Extracted data entries:
>> Begin

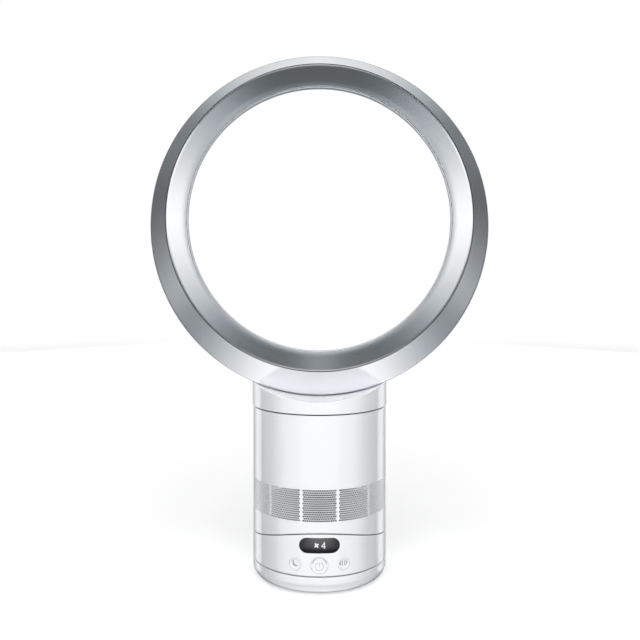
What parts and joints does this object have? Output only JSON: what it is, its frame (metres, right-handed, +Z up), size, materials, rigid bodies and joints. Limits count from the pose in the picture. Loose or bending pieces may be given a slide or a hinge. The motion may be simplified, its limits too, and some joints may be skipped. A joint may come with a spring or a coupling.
{
  "type": "bladeless fan",
  "caption": "Bladeless desk fan: a round air loop on a tilting, swinging cylindrical base with an intake band, display window and buttons.",
  "frame": {"origin": "on the floor, at the middle of the foot", "axes": "+Z up; the fan's front, with its buttons, faces -Y; +X to the viewer's right"},
  "size_m": [0.3546, 0.1446, 0.552],
  "materials": {
    "body_white": "glossy white moulded ABS",
    "loop_silver": "smooth pale silver-grey moulded ABS with a satin gloss",
    "window_black": "glossy black tinted window",
    "rubber_dark": "moulded dark rubber",
    "gear_plastic": "self-lubricating moulded plastic",
    "screw_steel": "zinc-plated steel",
    "bright_steel": "bright steel",
    "board_green": "solder-masked glass-fibre board",
    "part_dark": "moulded electronic parts",
    "lamp_white": "white light box",
    "foam_grey": "open-cell acoustic foam",
    "duct_plastic": "moulded grey plastic",
    "fan_plastic": "glass-filled moulded plastic",
    "copper": "enamelled copper winding"
  },
  "bodies": {
    "foot": {"foot_casing": "body_white", "foot_pads": "rubber_dark", "sector_gear": "gear_plastic", "gear_screws": "screw_steel", "pivot_spindle": "gear_plastic", "spindle_screws": "screw_steel", "retaining_washer": "bright_steel", "retaining_clip": "bright_steel", "glide_ring": "gear_plastic", "cord_gland": "rubber_dark"},
    "control_section": {"control_casing": "body_white", "turntable_plate": "gear_plastic", "pivot_bush": "gear_plastic", "cradle_plate": "gear_plastic", "tilt_pads": "rubber_dark", "base_screws": "screw_steel", "display_lens": "window_black", "display_board": "board_green", "display_leds": "lamp_white", "button_carrier": "gear_plastic", "button_boards": "board_green", "button_switches": "part_dark", "main_board": "board_green", "board_parts": "part_dark", "board_screws": "screw_steel", "stepper_motor": "bright_steel", "stepper_screws": "screw_steel"},
    "pinion": {"drive_pinion": "gear_plastic", "pinion_shaft": "bright_steel"},
    "power_key": {"power_button": "body_white"},
    "timer_key": {"timer_button": "body_white"},
    "swing_key": {"swing_button": "body_white"},
    "fan_body": {"body_casing": "body_white", "body_underpan": "gear_plastic", "tilt_hooks": "gear_plastic", "hook_screws": "screw_steel", "pan_screws": "screw_steel", "silencer_foam": "foam_grey", "housing_seal": "foam_grey", "impeller_housing": "duct_plastic", "motor_bucket": "duct_plastic", "bucket_lid": "duct_plastic", "diffuser": "duct_plastic", "motor_stator": "bright_steel", "motor_windings": "copper", "motor_bearings": "bright_steel", "bearing_bridge": "duct_plastic", "driver_board": "board_green", "locking_ring": "gear_plastic", "collar_gasket": "rubber_dark"},
    "rotor": {"impeller": "fan_plastic", "motor_shaft": "bright_steel", "rotor_magnet": "part_dark"},
    "loop": {"collar": "body_white", "neck_frame": "duct_plastic", "loop_shell": "loop_silver", "loop_duct": "loop_silver", "slit_spacers": "duct_plastic", "remote_magnets": "bright_steel"}
  },
  "joints": [
    {"name": "swing", "type": "hinge", "parent": "foot", "child": "control_section", "pos_m": [0, 0, 0.0206], "axis": [0, 0, 1], "range_deg": [-45, 45]},
    {"name": "pinion_turn", "type": "hinge", "parent": "control_section", "child": "pinion", "pos_m": [0, 0.0375, 0.0115], "axis": [0, 0, 1], "range_deg": [-185, 185]},
    {"name": "tilt", "type": "hinge", "parent": "control_section", "child": "fan_body", "pos_m": [0, 0, 0.2201], "axis": [1, 0, 0], "range_deg": [-10, 10]},
    {"name": "impeller_spin", "type": "hinge", "parent": "fan_body", "child": "rotor", "pos_m": [0, 0, 0.14], "axis": [0, 0, 1], "continuous": true},
    {"name": "loop_twist", "type": "hinge", "parent": "fan_body", "child": "loop", "pos_m": [0, 0, 0.1826], "axis": [0, 0, 1], "range_deg": [0, 25]},
    {"name": "power_press", "type": "slide", "parent": "control_section", "child": "power_key", "axis": [0, 1, 0], "range_m": [0, 0.0009], "stiffness_N_per_m": 1500},
    {"name": "timer_press", "type": "slide", "parent": "control_section", "child": "timer_key", "axis": [0.342, 0.9397, 0], "range_m": [0, 0.0009], "stiffness_N_per_m": 1500},
    {"name": "swing_press", "type": "slide", "parent": "control_section", "child": "swing_key", "axis": [-0.342, 0.9397, 0], "range_m": [0, 0.0009], "stiffness_N_per_m": 1500}
  ],
  "couplings": [
    {"joint": "pinion_turn", "follows": "swing", "ratio": 4}
  ]
}
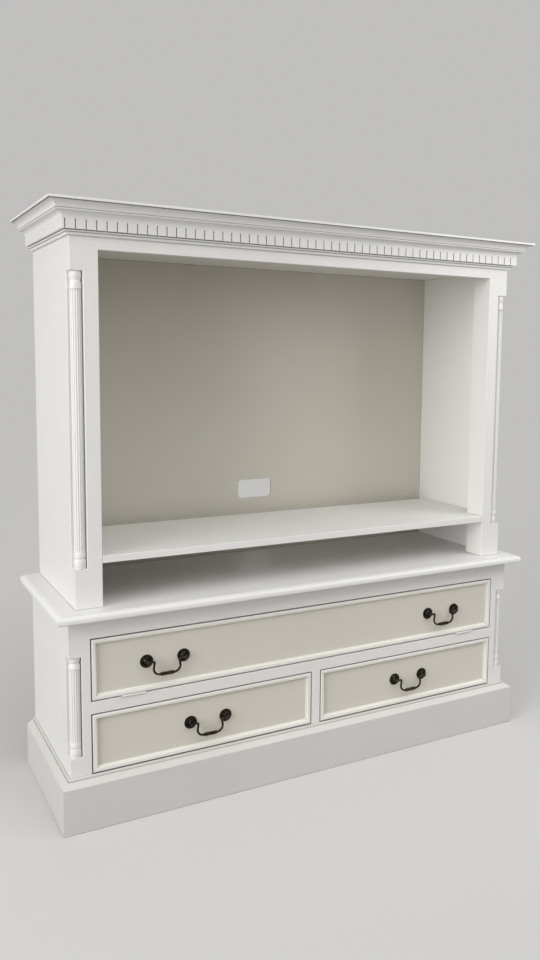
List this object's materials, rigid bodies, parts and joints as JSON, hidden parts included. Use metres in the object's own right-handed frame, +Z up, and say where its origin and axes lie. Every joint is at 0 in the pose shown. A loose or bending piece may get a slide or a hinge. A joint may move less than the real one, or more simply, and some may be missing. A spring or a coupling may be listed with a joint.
{
  "type": "tv unit",
  "caption": "Painted tv unit: a base with a drop-down flap over drawers, and a hutch with a screen niche, a shelf, an open bay and a dentil cornice.",
  "frame": {"origin": "centre of the footprint on the floor, midway between the flat back and the front edge of the cornice", "axes": "+X to the right as seen from the front, +Y to the wall behind the unit (the front faces -Y), +Z up"},
  "size_m": [1.518, 0.488, 1.6],
  "materials": {
    "white_paint": "satin paint, off-white",
    "cream_paint": "satin paint, cream",
    "greige_paint": "satin paint, greige",
    "back_paint": "matte paint, beige",
    "inner_paint": "matte paint, off-white",
    "bare_wood": "planed, clear sealed",
    "dark_bronze": "antique bronze, semi-gloss",
    "painted_hinge": "satin paint, off-white",
    "bright_steel": "zinc plated",
    "catch_plastic": "matte, moulded"
  },
  "bodies": {
    "case": {"plinth_front": "white_paint", "plinth_sides": "white_paint", "plinth_bearers": "bare_wood", "base_side_left": "white_paint", "base_side_right": "white_paint", "base_posts": "white_paint", "base_columns": "white_paint", "base_rail_top": "white_paint", "base_rail_mid": "white_paint", "base_muntin": "white_paint", "bottom_board": "inner_paint", "compartment_floor": "inner_paint", "drawer_partition": "inner_paint", "base_back_panel": "back_paint", "counter_top": "white_paint", "runner_packers": "bare_wood", "drawer_runners": "bare_wood", "hutch_side_left": "white_paint", "hutch_side_right": "white_paint", "hutch_posts": "white_paint", "hutch_columns": "white_paint", "hutch_top_rail": "white_paint", "hutch_top_board": "inner_paint", "hutch_back_panel": "back_paint", "cornice_cover_board": "white_paint", "tv_shelf": "white_paint", "shelf_cleats": "white_paint", "cornice_crown": "white_paint", "cornice_dentils": "white_paint", "cornice_bed_moulding": "white_paint", "flap_hinge_case_leaves": "painted_hinge", "flap_hinge_pins": "bright_steel", "stay_blocks": "inner_paint", "stay_pegs": "bright_steel", "flap_catches": "catch_plastic"},
    "flap": {"flap_panel": "greige_paint", "flap_moulding": "cream_paint", "flap_hinge_flap_leaves": "painted_hinge", "flap_stay_brackets": "bright_steel", "flap_catch_plates": "bright_steel", "flap_handle_posts": "dark_bronze"},
    "stay_left": {"flap_stay_left": "bright_steel"},
    "stay_right": {"flap_stay_right": "bright_steel"},
    "flap_bail_left": {"flap_bail_left": "dark_bronze"},
    "flap_bail_right": {"flap_bail_right": "dark_bronze"},
    "drawer_left": {"drawer_left_front": "greige_paint", "drawer_left_moulding": "cream_paint", "drawer_left_sides": "bare_wood", "drawer_left_back": "bare_wood", "drawer_left_bottom": "bare_wood", "drawer_left_handle_posts": "dark_bronze"},
    "drawer_left_bail": {"drawer_left_bail": "dark_bronze"},
    "drawer_right": {"drawer_right_front": "greige_paint", "drawer_right_moulding": "cream_paint", "drawer_right_sides": "bare_wood", "drawer_right_back": "bare_wood", "drawer_right_bottom": "bare_wood", "drawer_right_handle_posts": "dark_bronze"},
    "drawer_right_bail": {"drawer_right_bail": "dark_bronze"}
  },
  "joints": [
    {"name": "flap_hinge", "type": "hinge", "parent": "case", "child": "flap", "pos_m": [0, -0.1985, 0.337], "axis": [1, 0, 0], "range_deg": [0, 90]},
    {"name": "stay_left_pivot", "type": "hinge", "parent": "flap", "child": "stay_left", "pos_m": [-0.6515, -0.1615, 0.47202], "axis": [1, 0, 0], "range_deg": [-45, 0]},
    {"name": "stay_right_pivot", "type": "hinge", "parent": "flap", "child": "stay_right", "pos_m": [0.6515, -0.1615, 0.47202], "axis": [1, 0, 0], "range_deg": [-45, 0]},
    {"name": "drawer_left_slide", "type": "slide", "parent": "case", "child": "drawer_left", "axis": [0, -1, 0], "range_m": [0, 0.3]},
    {"name": "drawer_right_slide", "type": "slide", "parent": "case", "child": "drawer_right", "axis": [0, -1, 0], "range_m": [0, 0.3]},
    {"name": "flap_bail_left_swing", "type": "hinge", "parent": "flap", "child": "flap_bail_left", "pos_m": [-0.4635, -0.204, 0.4175], "axis": [-1, 0, 0], "range_deg": [0, 90]},
    {"name": "flap_bail_right_swing", "type": "hinge", "parent": "flap", "child": "flap_bail_right", "pos_m": [0.4635, -0.204, 0.4175], "axis": [-1, 0, 0], "range_deg": [0, 90]},
    {"name": "drawer_left_bail_swing", "type": "hinge", "parent": "drawer_left", "child": "drawer_left_bail", "pos_m": [-0.34, -0.204, 0.222], "axis": [-1, 0, 0], "range_deg": [0, 90]},
    {"name": "drawer_right_bail_swing", "type": "hinge", "parent": "drawer_right", "child": "drawer_right_bail", "pos_m": [0.34, -0.204, 0.222], "axis": [-1, 0, 0], "range_deg": [0, 90]}
  ],
  "couplings": [
    {"joint": "stay_left_pivot", "follows": "flap_hinge", "ratio": -0.5},
    {"joint": "stay_right_pivot", "follows": "flap_hinge", "ratio": -0.5}
  ]
}
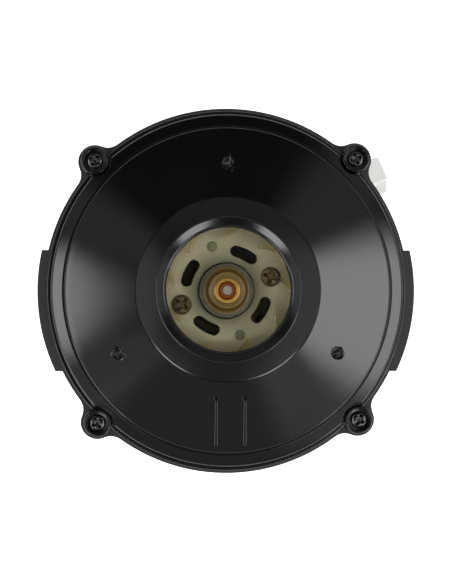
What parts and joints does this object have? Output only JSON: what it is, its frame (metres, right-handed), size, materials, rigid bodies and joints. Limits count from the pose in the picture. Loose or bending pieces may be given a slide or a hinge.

>> End

EXERCISE AIM: Using the listing above, gather each line that holds the string "pieces" and copy it.

FINISHED ANSWER:
What parts and joints does this object have? Output only JSON: what it is, its frame (metres, right-handed, +Z up), size, materials, rigid bodies and joints. Limits count from the pose in the picture. Loose or bending pieces may be given a slide or a hinge. The motion may be simplified, its limits too, and some joints may be skipped. A joint may come with a spring or a coupling.
What parts and joints does this object have? Output only JSON: what it is, its frame (metres, right-handed), size, materials, rigid bodies and joints. Limits count from the pose in the picture. Loose or bending pieces may be given a slide or a hinge.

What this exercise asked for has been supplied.